═══ Provided material
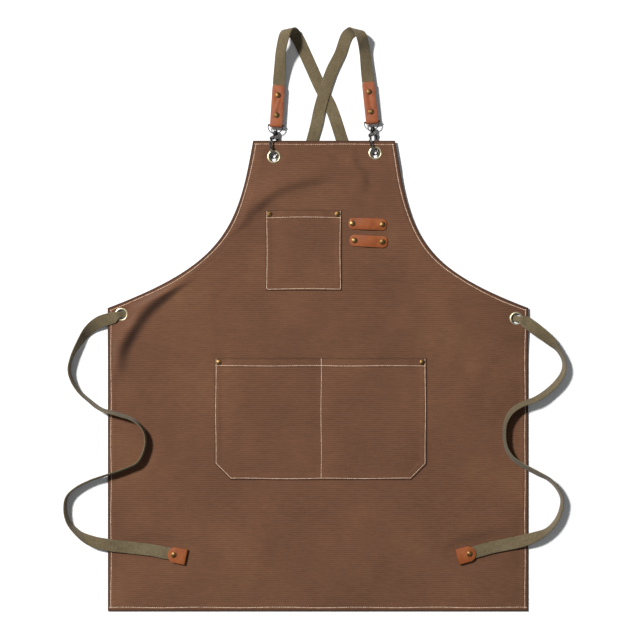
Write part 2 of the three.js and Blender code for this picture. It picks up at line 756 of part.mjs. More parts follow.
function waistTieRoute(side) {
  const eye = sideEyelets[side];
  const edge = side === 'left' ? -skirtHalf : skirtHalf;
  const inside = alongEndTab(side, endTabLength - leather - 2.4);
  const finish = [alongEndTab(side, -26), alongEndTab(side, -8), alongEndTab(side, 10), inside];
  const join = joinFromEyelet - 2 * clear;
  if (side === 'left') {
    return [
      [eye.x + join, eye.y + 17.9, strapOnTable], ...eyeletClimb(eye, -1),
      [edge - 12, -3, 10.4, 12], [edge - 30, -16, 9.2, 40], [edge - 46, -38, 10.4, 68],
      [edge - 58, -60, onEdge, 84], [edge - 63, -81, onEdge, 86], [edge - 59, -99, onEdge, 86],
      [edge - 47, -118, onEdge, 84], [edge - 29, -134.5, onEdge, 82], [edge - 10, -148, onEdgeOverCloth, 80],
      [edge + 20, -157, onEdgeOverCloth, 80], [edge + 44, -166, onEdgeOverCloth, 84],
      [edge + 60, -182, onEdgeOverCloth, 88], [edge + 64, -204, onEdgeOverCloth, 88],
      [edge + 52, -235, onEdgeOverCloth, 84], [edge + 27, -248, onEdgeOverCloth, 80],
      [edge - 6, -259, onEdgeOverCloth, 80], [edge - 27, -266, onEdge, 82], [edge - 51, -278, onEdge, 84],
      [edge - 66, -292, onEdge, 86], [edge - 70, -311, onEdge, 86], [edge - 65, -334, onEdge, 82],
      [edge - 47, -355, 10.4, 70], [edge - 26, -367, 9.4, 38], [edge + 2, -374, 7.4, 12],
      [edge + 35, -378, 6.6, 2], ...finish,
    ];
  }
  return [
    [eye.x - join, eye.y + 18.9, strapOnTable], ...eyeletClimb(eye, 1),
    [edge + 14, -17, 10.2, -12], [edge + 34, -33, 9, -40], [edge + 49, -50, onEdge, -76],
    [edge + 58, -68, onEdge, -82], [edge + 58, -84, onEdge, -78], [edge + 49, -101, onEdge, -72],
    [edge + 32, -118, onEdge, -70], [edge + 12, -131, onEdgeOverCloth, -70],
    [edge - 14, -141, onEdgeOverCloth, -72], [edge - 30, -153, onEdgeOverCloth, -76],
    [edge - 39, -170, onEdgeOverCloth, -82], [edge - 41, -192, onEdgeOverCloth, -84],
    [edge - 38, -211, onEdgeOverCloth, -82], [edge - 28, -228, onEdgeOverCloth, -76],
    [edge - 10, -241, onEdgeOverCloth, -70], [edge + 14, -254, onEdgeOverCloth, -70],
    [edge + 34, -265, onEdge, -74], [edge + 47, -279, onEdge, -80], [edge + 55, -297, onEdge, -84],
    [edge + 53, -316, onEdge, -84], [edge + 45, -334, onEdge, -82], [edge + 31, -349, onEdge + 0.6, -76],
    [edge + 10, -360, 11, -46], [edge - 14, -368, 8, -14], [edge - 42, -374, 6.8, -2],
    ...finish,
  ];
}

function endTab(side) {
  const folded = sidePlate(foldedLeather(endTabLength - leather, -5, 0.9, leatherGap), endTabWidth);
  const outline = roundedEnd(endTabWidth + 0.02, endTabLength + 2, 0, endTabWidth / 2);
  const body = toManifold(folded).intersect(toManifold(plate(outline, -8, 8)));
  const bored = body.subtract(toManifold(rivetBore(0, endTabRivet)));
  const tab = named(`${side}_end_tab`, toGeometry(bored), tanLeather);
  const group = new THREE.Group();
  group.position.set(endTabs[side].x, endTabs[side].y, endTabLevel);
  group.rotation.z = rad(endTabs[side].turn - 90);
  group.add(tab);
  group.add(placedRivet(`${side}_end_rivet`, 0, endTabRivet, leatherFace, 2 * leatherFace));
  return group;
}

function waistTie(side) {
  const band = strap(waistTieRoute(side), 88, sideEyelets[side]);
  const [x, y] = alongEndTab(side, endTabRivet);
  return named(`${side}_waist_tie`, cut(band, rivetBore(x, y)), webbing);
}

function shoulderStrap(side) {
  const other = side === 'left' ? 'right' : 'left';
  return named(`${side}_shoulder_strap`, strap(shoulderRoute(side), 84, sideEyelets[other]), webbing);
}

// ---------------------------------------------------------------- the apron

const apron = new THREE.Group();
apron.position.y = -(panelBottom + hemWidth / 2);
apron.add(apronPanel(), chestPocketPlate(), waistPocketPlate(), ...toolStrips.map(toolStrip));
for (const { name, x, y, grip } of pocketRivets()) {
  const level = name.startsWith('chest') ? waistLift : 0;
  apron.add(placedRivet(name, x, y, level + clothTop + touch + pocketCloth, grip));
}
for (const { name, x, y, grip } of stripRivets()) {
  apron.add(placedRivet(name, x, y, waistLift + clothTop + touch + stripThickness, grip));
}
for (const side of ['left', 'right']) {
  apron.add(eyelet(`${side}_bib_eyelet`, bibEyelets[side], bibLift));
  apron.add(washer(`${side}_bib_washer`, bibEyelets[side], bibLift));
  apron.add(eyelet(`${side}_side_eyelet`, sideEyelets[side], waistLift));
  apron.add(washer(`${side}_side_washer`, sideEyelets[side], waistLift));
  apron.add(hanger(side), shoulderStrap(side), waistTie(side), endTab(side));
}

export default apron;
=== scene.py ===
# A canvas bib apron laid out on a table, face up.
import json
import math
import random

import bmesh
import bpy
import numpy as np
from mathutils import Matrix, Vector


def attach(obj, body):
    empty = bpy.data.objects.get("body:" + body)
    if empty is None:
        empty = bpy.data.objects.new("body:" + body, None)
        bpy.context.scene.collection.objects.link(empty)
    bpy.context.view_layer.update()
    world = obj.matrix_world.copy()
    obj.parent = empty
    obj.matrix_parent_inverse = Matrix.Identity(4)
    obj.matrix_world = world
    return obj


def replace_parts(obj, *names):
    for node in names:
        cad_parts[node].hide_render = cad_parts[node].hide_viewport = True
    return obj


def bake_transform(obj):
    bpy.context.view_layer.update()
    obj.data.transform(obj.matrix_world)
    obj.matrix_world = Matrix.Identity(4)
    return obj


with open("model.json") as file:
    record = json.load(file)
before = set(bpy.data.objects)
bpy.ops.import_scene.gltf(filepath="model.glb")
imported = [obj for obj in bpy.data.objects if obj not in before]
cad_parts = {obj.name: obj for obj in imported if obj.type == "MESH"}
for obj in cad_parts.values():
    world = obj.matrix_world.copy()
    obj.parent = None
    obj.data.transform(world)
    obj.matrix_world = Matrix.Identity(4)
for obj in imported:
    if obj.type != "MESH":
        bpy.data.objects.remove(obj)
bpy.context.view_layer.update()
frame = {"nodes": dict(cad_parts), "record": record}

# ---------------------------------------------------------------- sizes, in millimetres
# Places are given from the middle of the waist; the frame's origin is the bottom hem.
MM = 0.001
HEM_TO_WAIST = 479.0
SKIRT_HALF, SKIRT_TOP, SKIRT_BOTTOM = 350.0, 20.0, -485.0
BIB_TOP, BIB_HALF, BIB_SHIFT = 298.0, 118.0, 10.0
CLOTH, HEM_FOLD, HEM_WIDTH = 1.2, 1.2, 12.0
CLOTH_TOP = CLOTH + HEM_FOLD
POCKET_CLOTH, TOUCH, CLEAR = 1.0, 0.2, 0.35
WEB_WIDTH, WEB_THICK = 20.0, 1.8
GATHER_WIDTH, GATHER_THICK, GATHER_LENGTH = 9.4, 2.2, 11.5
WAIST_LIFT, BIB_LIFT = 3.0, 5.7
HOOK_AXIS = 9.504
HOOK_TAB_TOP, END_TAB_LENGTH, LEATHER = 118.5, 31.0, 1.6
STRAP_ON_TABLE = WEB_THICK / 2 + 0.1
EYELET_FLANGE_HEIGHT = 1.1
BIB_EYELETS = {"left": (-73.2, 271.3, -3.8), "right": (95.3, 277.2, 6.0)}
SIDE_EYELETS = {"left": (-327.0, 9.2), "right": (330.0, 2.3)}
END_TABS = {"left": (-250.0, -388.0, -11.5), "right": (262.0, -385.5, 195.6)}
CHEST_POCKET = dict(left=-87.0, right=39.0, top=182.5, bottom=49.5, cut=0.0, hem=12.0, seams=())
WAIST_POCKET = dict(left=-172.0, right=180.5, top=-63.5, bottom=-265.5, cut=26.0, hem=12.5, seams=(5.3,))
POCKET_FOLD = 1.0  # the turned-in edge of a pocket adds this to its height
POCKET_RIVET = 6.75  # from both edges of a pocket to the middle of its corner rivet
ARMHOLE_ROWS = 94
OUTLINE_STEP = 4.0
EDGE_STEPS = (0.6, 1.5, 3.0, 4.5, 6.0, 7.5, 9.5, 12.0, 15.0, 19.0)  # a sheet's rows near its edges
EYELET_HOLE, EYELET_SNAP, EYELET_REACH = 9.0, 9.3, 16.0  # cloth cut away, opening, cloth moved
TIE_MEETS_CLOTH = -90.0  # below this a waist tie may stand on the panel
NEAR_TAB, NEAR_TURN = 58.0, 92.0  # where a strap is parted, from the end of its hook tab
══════
* _Requirements_: Take the line that contains "apron.add(placedRivet(name, x, y, waistLift", the line that contains "obj.matrix_parent_inverse = Matrix.Identity(4)", and all lines between, and give them again exactly; include no other line.

* _Exercise solution_:
  apron.add(placedRivet(name, x, y, waistLift + clothTop + touch + stripThickness, grip));
}
for (const side of ['left', 'right']) {
  apron.add(eyelet(`${side}_bib_eyelet`, bibEyelets[side], bibLift));
  apron.add(washer(`${side}_bib_washer`, bibEyelets[side], bibLift));
  apron.add(eyelet(`${side}_side_eyelet`, sideEyelets[side], waistLift));
  apron.add(washer(`${side}_side_washer`, sideEyelets[side], waistLift));
  apron.add(hanger(side), shoulderStrap(side), waistTie(side), endTab(side));
}

export default apron;
=== scene.py ===
# A canvas bib apron laid out on a table, face up.
import json
import math
import random

import bmesh
import bpy
import numpy as np
from mathutils import Matrix, Vector


def attach(obj, body):
    empty = bpy.data.objects.get("body:" + body)
    if empty is None:
        empty = bpy.data.objects.new("body:" + body, None)
        bpy.context.scene.collection.objects.link(empty)
    bpy.context.view_layer.update()
    world = obj.matrix_world.copy()
    obj.parent = empty
    obj.matrix_parent_inverse = Matrix.Identity(4)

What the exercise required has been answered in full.